Social impact bond intermediaries, who play an essential part in overseeing and managing the social impact bond project, are now proliferating, all competing for Social Impact Bond contracts through government launched Request For Proposals (RFPs). Social Finance, a non-porofit who structured and managed the first Social Impact Bond ever in the U.K., has become the pre-eminent Social Impact Bond intermediary worldwide. Third Sector Capital Partners, the Harvard Social Impact Bond Technical Assistance Lab, Private Capital For Public Good, and Finance For Good are other major players in the SIB intermediary space.

Social Impact Bond Mechanics Diagram

Source: Jie Bao

Proven success for social impact bonds in the U.K.

In September 2010, the first ever SIB was launched in the UK. Approximately £5 million was invested by private individuals and charities is being used to pay for interventions for offenders discharged after serving short prison sentences (less than 12 months) at HMP Peterborough, a prison in eastern England.

Years after the intervention was implemented, the results are now in, which speak very favorably to the efficacy of SIBs. Before the pilot, for every 100 prisoners released from Peterborough there were 159 reconviction events annually. Under the social impact bond intervention scheme, this figure has fallen to 141 — a significant fall of 11% in the recidivism rate for the affected group. That figure is relative to a 10% rise in the national U.K. recidivism rate over the same period (the RAND institute, who was commissioned to evaluate the success of the program, has an excellent detailed report on the pilot program).

With the positive results from Peterborough now in, the U.K. has taken worldwide leadership in further developing SIB programs nationally, with 15 SIB programs now in place across the country. Going beyond the U.K., 10 SIB programs have been announced across the U.S., Canada, Belgium, the Netherlands, Germany, and Australia, with many more being considered by local and state governments. The number of projects in the U.S. will expand considerably further if the Social Impact Bond Act is passed, granting $300 million to SIB projects.

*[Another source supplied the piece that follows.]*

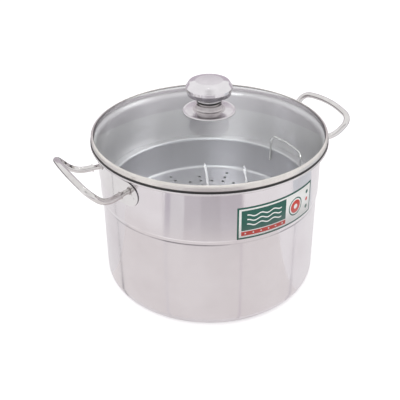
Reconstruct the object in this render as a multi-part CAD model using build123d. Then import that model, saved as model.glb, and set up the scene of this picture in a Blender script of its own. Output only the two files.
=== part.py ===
from build123d import *
from math import asin, atan2, copysign, cos, degrees, radians, sin, sqrt, tan
import os

# Steamer pot: a deep stainless pot with a ledge half way up, a perforated tray that hangs
# on the ledge, and a domed glass lid with a knob. Lengths are in millimetres, angles in
# degrees. +Z is up, the origin is the centre of the base on the surface that the pot
# stands on, and the two rod handles lie on +X and -X.

# Pot shell
pot_outer_radius = 141.0
pot_sheet = 0.8
pot_height = 201.0
base_corner_radius = 20.0
step_depth = 1.6
step_drop = 68.5
step_run = 6.0
crease_radius = 6.0
flare_radius = 7.0
curl_bore_radius = 0.65
curl_angle = 255

# Mounting plates under the rim
plate_sheet = 1.2
plate_height = 32.0
plate_half_angle = 23.5
plate_drop = 25.0

# Rod handles
rod_diameter = 8.0
arm_half_angle = 15.2
arm_dip = 4.7
arm_rise = 45.4
arm_run = 30.0
arm_bend_radius = 30.4
slope_run = 32.0
corner_radius = 13.8
bar_peak = 11.1
bar_bow_share = 0.96

# Sockets that carry the rod ends
stub_diameter = 6.5
stub_length = 7.0
collar_diameter = 9.6
collar_length = 1.8

# Steamer tray
tray_sheet = 0.7
tray_depth = 46.0
tray_taper = 3.2
tray_corner_radius = 6.0
tray_shoulder_radius = 3.0
flange_bearing = 1.0
flange_width = 10.4
panel_rise = 1.0
panel_margin = 15.6
panel_slant = 1.4
steam_hole_diameter = 4.4
steam_ring_inner = 29.0
steam_ring_margin = 3.4
steam_ring_counts = [8, 8, 16, 16, 32, 16, 8]

# Wire handles of the tray
wire_diameter = 3.0
wire_half_angle = 15.5
wire_bend_angle = 11.5
wire_corner_radius = 8.0
wire_drop = 16.0
wire_stand = 20.8

# Lid
dome_radius = 414.0
glass_thickness = 4.0
glass_bearing = 3.1
glass_hole_radius = 3.6
seal_height = 4.6
seal_width = 5.3
seal_overhang = 1.0
seal_lip = 2.1
band_sheet = 0.6
band_lap = 1.6
band_reach = 0.1
band_bend_radius = 1.3

# Knob, from the glass upwards
gasket_radius = 9.0
gasket_thickness = 0.4
flange_sheet = 0.5
flange_radius = 32.9
flange_lip_width = 2.2
flange_lip_height = 0.6
flange_lip_radius = 0.5
foot_radius = 20.0
foot_height = 0.9
foot_edge_radius = 0.4
neck_radius = 16.5
neck_height = 6.5
neck_blend_radius = 2.0
recess_radius = 13.2
recess_height = 2.2
ring_radius = 15.6
ring_height = 5.0
ring_edge_radius = 0.8
pan_knee_radius = 27.0
pan_knee_height = 5.2
pan_rim_radius = 28.0
pan_rim_height = 10.7
cap_sheet = 0.8
cap_radius = 28.8
cap_top_radius = 17.0
cap_shoulder_radius = 24.8
cap_shoulder_height = 10.4
cap_height = 11.9
cap_wall_height = 4.0
cap_blend_radius = 1.5

# Screw, washer and insert that hold the knob
insert_radius = 4.6
insert_length = 14.0
insert_wall = 2.0
thread_clearance = 0.1
lower_gasket_thickness = 1.2
washer_radius = 8.0
washer_thickness = 1.2
screw_head_radius = 4.8
screw_head_height = 3.0
screw_slot_width = 1.2
screw_slot_depth = 1.4

# Gap between a loose piece and the seat that it rests on
rest_gap = 0.3

# A quarter of a turn, in degrees
quarter_turn = 90

# Length by which every cutting tool runs past what it cuts
overrun = 10.0


def spun(profile):
    """Solid of revolution about Z of a face drawn with radius as x and height as y."""
    return revolve(Plane.XZ * profile, Axis.Z)


def sheet_line(points, radii, inset):
    """Filleted line through the points, moved to its left by the inset."""
    corners = [Vector(*point) for point in points]
    runs = [(b - a).normalized() for a, b in zip(corners, corners[1:])]
    sides = [Vector(-run.Y, run.X) for run in runs]
    mitres = [(a + b) * (1 / (1 + a.dot(b))) for a, b in zip(sides, sides[1:])]
    shifts = [sides[0], *mitres, sides[-1]]
    turns = [a.cross(b).Z for a, b in zip(runs, runs[1:])]
    return FilletPolyline(
        [corner + shift * inset for corner, shift in zip(corners, shifts)],
        radius=[radius - copysign(inset, turn * inset) for radius, turn in zip(radii, turns)],
    )


def spun_sheet(line, sheet):
    """Spin a sheet of even thickness; line(inset) gives its face and the faces inset from it."""
    face = line(0)
    back = line(sheet)
    ends = [Line(face @ 1, back @ 1), Line(back @ 0, face @ 0)]
    return spun(make_face([*face.edges(), ends[0], *back.edges(), ends[1]]))


def spun_outline(*points):
    """Spin a closed outline of straight lines."""
    return spun(make_face(Polyline(*points, close=True)))


def drum(radius, low, high):
    """Upright cylinder about Z between two heights."""
    return Plane.XY.offset(low) * Cylinder(
        radius, high - low, align=(Align.CENTER, Align.CENTER, Align.MIN)
    )


def ring(outer, inner, low, high):
    """Upright tube about Z between two heights."""
    return drum(outer, low, high) - drum(inner, low - overrun, high + overrun)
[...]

Social Impact Bonds launched in the United Kingdom

(Photo Credit: Emma Tomkinson)

Social Impact Bonds (SIBs) launched outside the United Kingdom

(Photo Credit: Emma Tomkinson)

A market-oriented funding solution to government expenditures catches on

At a time when government finances worldwide are becoming stretched with high debt burdens and fiscal reforms aimed at reductions in government spending, there is growing interest in finding new ways to fund public services in a more cost effective manner. Social impact bonds are demonstrating that they can do exactly that.